EXERCISE OBJECTIVE -> In the entries that follow, the first line to write out is the one containing "bar through it.", and the last is the one containing "obj.data.transform(world)". Reproduce that stretch exactly, with nothing before or after it.

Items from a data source
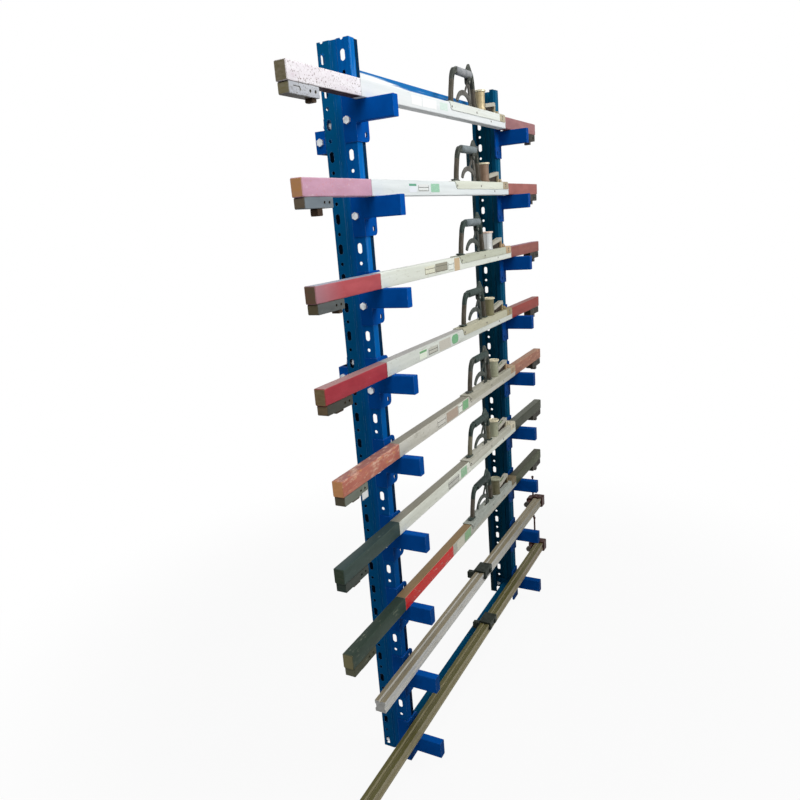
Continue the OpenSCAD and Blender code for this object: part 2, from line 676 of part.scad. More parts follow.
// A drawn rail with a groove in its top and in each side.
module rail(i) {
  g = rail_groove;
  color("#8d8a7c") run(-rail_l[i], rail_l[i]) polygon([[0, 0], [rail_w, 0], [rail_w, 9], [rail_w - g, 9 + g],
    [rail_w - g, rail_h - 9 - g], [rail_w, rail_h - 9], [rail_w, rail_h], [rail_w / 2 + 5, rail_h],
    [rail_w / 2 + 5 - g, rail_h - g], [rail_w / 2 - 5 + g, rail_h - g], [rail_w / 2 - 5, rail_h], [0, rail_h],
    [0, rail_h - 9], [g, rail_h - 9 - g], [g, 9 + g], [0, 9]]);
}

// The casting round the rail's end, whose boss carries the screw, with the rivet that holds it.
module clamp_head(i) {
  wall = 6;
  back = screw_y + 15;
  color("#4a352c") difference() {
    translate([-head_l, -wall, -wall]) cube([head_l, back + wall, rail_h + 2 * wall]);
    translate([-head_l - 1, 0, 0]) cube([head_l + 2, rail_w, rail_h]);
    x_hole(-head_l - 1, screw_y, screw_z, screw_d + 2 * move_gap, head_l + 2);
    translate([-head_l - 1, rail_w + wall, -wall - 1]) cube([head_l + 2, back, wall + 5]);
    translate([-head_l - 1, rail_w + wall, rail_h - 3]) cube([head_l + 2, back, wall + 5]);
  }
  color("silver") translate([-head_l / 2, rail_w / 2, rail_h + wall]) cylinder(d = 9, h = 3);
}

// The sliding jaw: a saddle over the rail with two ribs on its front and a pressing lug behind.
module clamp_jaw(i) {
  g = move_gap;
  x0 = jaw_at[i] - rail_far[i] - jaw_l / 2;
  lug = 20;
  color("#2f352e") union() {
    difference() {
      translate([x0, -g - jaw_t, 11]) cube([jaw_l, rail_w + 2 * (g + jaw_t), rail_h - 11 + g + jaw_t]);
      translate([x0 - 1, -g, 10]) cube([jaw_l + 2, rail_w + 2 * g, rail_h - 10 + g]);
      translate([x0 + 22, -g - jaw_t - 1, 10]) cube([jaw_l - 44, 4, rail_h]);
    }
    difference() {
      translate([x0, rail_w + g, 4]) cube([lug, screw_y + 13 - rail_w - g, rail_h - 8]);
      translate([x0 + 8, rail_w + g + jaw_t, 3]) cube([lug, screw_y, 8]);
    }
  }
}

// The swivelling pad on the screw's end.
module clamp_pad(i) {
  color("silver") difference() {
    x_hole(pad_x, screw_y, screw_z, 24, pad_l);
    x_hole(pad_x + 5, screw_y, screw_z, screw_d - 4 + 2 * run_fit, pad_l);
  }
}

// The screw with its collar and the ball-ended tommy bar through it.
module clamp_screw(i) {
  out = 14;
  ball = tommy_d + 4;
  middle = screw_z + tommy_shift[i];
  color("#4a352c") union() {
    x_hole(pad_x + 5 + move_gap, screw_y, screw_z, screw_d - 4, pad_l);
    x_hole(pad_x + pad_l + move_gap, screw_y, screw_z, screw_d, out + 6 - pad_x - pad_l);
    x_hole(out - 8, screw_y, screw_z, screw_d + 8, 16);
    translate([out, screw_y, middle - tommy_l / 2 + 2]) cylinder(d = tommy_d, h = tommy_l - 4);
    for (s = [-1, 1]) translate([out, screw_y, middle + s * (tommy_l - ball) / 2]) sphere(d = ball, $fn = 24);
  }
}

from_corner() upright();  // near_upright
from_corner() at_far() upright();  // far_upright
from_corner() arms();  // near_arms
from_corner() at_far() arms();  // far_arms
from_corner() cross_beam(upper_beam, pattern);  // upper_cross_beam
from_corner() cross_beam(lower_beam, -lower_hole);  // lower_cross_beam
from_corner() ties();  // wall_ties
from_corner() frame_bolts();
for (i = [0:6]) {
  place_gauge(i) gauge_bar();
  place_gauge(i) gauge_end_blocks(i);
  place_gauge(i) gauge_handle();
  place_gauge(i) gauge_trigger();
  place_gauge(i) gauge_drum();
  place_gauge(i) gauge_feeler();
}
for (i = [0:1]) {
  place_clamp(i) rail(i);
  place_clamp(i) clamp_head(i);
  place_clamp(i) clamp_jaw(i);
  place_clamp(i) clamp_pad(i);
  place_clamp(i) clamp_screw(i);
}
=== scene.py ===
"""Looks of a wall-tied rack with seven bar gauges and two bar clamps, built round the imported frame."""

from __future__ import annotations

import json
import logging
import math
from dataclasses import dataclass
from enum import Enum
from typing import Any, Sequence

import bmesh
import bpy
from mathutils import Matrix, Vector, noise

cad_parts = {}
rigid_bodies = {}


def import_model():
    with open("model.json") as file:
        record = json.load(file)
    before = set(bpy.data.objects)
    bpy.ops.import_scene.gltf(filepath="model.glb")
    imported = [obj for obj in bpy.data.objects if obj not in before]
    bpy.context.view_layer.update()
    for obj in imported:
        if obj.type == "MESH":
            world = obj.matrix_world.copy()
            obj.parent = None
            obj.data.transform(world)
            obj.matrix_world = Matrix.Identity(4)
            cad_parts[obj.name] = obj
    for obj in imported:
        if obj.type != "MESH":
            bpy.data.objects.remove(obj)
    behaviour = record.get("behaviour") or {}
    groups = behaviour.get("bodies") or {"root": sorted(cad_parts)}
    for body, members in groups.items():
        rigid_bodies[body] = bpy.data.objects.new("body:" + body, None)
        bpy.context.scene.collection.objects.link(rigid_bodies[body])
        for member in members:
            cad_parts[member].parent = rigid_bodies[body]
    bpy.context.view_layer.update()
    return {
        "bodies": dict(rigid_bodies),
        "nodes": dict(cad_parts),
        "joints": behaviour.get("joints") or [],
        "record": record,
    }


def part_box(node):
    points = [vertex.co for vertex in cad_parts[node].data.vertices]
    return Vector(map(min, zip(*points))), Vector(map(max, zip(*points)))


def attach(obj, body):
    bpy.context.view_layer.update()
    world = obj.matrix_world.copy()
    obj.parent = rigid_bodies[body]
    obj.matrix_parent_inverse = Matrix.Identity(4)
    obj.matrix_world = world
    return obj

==

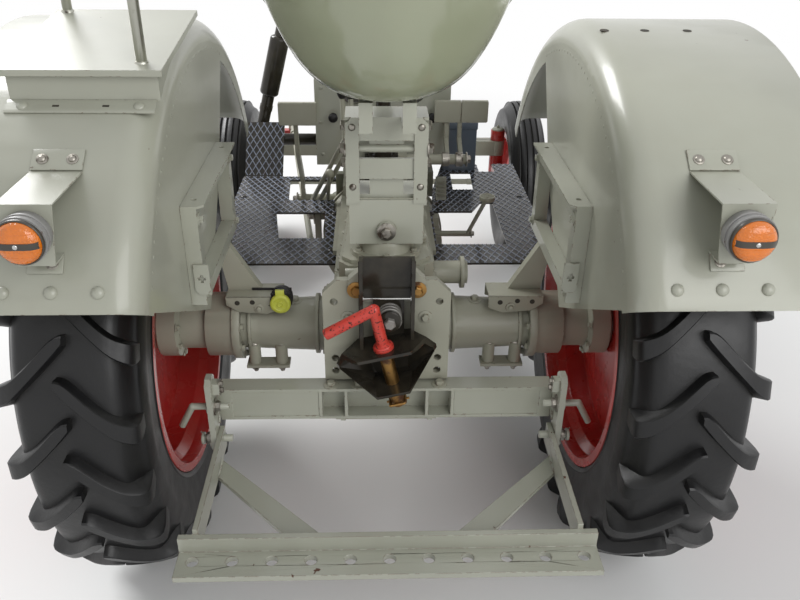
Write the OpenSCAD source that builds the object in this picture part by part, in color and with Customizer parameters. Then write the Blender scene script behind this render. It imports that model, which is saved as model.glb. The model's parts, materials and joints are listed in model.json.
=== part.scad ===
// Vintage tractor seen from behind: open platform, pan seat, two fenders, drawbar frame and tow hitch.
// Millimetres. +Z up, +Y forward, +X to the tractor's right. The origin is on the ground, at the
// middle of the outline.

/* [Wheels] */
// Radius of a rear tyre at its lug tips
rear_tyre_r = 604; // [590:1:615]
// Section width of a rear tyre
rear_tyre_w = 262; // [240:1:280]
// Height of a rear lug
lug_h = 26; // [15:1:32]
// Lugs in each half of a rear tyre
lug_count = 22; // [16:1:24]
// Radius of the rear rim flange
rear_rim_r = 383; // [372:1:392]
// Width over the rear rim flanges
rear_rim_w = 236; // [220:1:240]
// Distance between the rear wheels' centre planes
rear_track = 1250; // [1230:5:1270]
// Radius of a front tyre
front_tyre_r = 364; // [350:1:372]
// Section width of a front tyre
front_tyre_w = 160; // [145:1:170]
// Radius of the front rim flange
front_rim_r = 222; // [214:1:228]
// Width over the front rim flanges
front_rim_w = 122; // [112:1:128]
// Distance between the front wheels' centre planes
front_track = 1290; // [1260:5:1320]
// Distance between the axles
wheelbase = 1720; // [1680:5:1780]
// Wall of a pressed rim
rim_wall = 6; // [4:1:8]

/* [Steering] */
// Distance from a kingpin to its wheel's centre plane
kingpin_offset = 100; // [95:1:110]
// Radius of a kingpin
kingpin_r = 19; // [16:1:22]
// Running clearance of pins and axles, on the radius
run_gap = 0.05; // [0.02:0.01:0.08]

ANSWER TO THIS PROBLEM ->
// The screw with its collar and the ball-ended tommy bar through it.
module clamp_screw(i) {
  out = 14;
  ball = tommy_d + 4;
  middle = screw_z + tommy_shift[i];
  color("#4a352c") union() {
    x_hole(pad_x + 5 + move_gap, screw_y, screw_z, screw_d - 4, pad_l);
    x_hole(pad_x + pad_l + move_gap, screw_y, screw_z, screw_d, out + 6 - pad_x - pad_l);
    x_hole(out - 8, screw_y, screw_z, screw_d + 8, 16);
    translate([out, screw_y, middle - tommy_l / 2 + 2]) cylinder(d = tommy_d, h = tommy_l - 4);
    for (s = [-1, 1]) translate([out, screw_y, middle + s * (tommy_l - ball) / 2]) sphere(d = ball, $fn = 24);
  }
}

from_corner() upright();  // near_upright
from_corner() at_far() upright();  // far_upright
from_corner() arms();  // near_arms
from_corner() at_far() arms();  // far_arms
from_corner() cross_beam(upper_beam, pattern);  // upper_cross_beam
from_corner() cross_beam(lower_beam, -lower_hole);  // lower_cross_beam
from_corner() ties();  // wall_ties
from_corner() frame_bolts();
for (i = [0:6]) {
  place_gauge(i) gauge_bar();
  place_gauge(i) gauge_end_blocks(i);
  place_gauge(i) gauge_handle();
  place_gauge(i) gauge_trigger();
  place_gauge(i) gauge_drum();
  place_gauge(i) gauge_feeler();
}
for (i = [0:1]) {
  place_clamp(i) rail(i);
  place_clamp(i) clamp_head(i);
  place_clamp(i) clamp_jaw(i);
  place_clamp(i) clamp_pad(i);
  place_clamp(i) clamp_screw(i);
}
=== scene.py ===
"""Looks of a wall-tied rack with seven bar gauges and two bar clamps, built round the imported frame."""

from __future__ import annotations

import json
import logging
import math
from dataclasses import dataclass
from enum import Enum
from typing import Any, Sequence

import bmesh
import bpy
from mathutils import Matrix, Vector, noise

cad_parts = {}
rigid_bodies = {}


def import_model():
    with open("model.json") as file:
        record = json.load(file)
    before = set(bpy.data.objects)
    bpy.ops.import_scene.gltf(filepath="model.glb")
    imported = [obj for obj in bpy.data.objects if obj not in before]
    bpy.context.view_layer.update()
    for obj in imported:
        if obj.type == "MESH":
            world = obj.matrix_world.copy()
            obj.parent = None
            obj.data.transform(world)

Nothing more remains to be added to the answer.